Een gebrek aan samenhang …
Het betreft dus eigenlijk een mogelijke dubbele index. Over een lange periode zou op sommige tv’s of wasmachines dus een herstelbaarheidsindex te zien kunnen zijn en op andere een levensduurindex. Bovendien wordt helemaal geen rekening gehouden met de planning die Frankrijk vanaf 2025 doorvoert.
Een gebrek aan samenhang (deel twee) …
Dat alles terwijl de Europese Unie momenteel volop werkt aan ecodesignvereisten rond herstel voor verschillende producten. En terwijl al een Europese levensduurindex werd vastgesteld voor smartphones. En terwijl de Commissie een index voor laptops en stofzuigers aan het ontwikkelen is. Europa is het geschikte niveau om wetgeving op te stellen. Het invoeren van verschillende nationale labels is simpelweg nadelig voor ondernemingen en consumenten.
In de praktijk:
Voor eenzelfde product zal voor een korte tijd een herstelbaarheidsindex bestaan, die vervolgens zal moeten worden omgezet in een bredere levensduurindex, om later opnieuw te worden aangepast naar de uitgewerkte Europese repair index. Die manier van werken is absoluut niet efficiënt.

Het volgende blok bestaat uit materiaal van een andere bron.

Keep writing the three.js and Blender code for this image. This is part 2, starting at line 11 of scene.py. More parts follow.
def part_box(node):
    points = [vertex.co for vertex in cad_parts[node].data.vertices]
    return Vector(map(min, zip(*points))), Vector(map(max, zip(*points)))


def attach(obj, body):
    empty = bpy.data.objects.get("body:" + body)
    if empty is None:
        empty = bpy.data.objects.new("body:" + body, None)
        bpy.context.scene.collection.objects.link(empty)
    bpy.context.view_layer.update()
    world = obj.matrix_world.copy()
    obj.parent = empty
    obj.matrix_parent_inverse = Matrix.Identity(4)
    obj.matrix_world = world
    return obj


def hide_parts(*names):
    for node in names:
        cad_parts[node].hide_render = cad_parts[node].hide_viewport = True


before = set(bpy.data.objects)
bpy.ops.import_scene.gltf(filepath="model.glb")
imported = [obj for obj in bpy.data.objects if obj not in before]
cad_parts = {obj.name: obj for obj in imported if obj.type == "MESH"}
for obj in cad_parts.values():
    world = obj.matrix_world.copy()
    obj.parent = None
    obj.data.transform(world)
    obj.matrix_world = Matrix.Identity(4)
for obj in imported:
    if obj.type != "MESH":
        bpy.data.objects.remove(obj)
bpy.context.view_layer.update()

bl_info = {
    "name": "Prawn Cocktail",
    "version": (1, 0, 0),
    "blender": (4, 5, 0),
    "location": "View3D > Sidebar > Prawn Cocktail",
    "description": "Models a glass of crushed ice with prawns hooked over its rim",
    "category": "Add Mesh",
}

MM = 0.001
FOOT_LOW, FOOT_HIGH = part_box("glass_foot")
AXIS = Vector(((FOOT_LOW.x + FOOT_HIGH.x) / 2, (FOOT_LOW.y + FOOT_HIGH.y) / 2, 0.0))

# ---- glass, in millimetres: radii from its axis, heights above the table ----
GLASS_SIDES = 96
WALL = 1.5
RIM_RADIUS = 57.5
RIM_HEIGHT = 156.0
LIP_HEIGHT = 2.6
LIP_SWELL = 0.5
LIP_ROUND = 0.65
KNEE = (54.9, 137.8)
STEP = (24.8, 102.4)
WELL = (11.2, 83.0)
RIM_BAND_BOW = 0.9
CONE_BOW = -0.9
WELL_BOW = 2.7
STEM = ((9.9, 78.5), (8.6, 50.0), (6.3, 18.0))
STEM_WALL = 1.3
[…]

Extra administratieve lasten en verwarring voor de consument
Een ander groot nadeel is dat de Belgische herstelbaarheidsindex heel wat bijkomende administratieve lasten en kosten veroorzaakt voor onze ondernemingen. En hun concurrentievermogen staat nu al onder erg grote druk.
Hoe zullen consumenten tot slot door de bomen het bos kunnen zien en hun vertrouwen behouden? Steeds aangepaste en verschillende labels zorgen onvermijdelijk voor verwarring.

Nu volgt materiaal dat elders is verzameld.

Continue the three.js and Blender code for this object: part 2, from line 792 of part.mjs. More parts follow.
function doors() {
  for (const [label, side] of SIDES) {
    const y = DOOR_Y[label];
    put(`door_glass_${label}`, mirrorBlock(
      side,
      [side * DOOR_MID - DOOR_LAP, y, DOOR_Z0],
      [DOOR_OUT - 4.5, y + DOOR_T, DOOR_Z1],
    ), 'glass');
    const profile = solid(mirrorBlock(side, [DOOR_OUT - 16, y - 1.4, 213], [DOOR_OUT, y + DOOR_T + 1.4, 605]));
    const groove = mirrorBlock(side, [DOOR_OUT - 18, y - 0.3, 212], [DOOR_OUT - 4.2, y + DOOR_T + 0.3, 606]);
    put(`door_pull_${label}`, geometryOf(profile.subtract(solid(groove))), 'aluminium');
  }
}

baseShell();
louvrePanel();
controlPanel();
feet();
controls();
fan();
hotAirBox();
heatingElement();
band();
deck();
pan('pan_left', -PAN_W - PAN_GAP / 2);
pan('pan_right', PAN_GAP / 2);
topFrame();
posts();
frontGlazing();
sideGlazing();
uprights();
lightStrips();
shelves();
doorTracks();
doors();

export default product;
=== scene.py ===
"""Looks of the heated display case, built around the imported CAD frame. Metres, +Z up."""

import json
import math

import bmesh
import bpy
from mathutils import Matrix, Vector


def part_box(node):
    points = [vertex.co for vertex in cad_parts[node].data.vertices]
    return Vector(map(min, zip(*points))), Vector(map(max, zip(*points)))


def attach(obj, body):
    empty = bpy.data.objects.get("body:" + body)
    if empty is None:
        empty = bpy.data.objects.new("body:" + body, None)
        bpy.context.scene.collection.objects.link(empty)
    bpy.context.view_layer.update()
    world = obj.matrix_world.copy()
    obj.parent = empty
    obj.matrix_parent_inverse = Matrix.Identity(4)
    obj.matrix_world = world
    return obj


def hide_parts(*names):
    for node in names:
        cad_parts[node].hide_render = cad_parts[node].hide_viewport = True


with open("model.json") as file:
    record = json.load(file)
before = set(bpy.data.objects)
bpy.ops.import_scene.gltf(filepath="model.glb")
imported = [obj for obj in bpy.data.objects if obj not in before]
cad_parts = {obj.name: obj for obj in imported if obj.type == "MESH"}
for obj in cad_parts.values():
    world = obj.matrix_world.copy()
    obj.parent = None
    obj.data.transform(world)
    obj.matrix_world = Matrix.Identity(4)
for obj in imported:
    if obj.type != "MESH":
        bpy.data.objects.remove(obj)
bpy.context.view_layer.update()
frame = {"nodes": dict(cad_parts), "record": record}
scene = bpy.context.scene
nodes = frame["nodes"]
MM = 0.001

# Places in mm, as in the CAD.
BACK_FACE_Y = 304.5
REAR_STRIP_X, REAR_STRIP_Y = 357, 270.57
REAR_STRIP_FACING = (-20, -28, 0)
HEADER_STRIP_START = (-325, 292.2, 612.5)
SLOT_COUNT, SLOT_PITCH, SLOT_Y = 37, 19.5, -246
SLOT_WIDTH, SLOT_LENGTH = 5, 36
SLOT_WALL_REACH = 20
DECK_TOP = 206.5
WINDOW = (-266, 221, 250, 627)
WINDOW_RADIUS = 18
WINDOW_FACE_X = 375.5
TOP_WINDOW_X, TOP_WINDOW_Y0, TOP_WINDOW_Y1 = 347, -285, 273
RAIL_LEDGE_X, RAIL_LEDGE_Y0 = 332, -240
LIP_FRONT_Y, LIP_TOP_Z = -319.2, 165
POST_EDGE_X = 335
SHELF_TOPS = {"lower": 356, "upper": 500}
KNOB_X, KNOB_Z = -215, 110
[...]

Het is belangrijk om te benadrukken dat de Belgische score enkel aangeeft in hoeverre een product herstelbaar is. De score geeft namelijk geen recht op herstel, ook dat wordt uitgewerkt in een andere wet op Europees niveau (Right to Repair). Zal die score, naast de prijs, de energiescore en andere labels over de herkomst, het koopgedrag van consumenten echt beïnvloeden?
‘Ja’ tegen de circulaire economie, ‘nee’ tegen ongeschikte maatregelen
Willen we een echt verschil maken in de transitie naar duurzamere producten met een betere herstelbaarheid en een langere levensduur, dan moet dat op Europees niveau gebeuren. We zijn bereid en zelfs vragende partij om de circulaire economie te versnellen. Ondersteun ons met passende wetgeving. Stop met het lanceren van ‘fausses bonnes idées’. Die zijn alleen maar contraproductief.
Samen met Agoria en Comeos wil het VBO actief haar steentje bijdragen om samen de circulaire economie echt vooruit te helpen.
Vanessa Biebel, COO en manager van het competentiecentrum Duurzaamheid en Circulaire Economie bij het Verbond van Belgische Ondernemingen (VBO).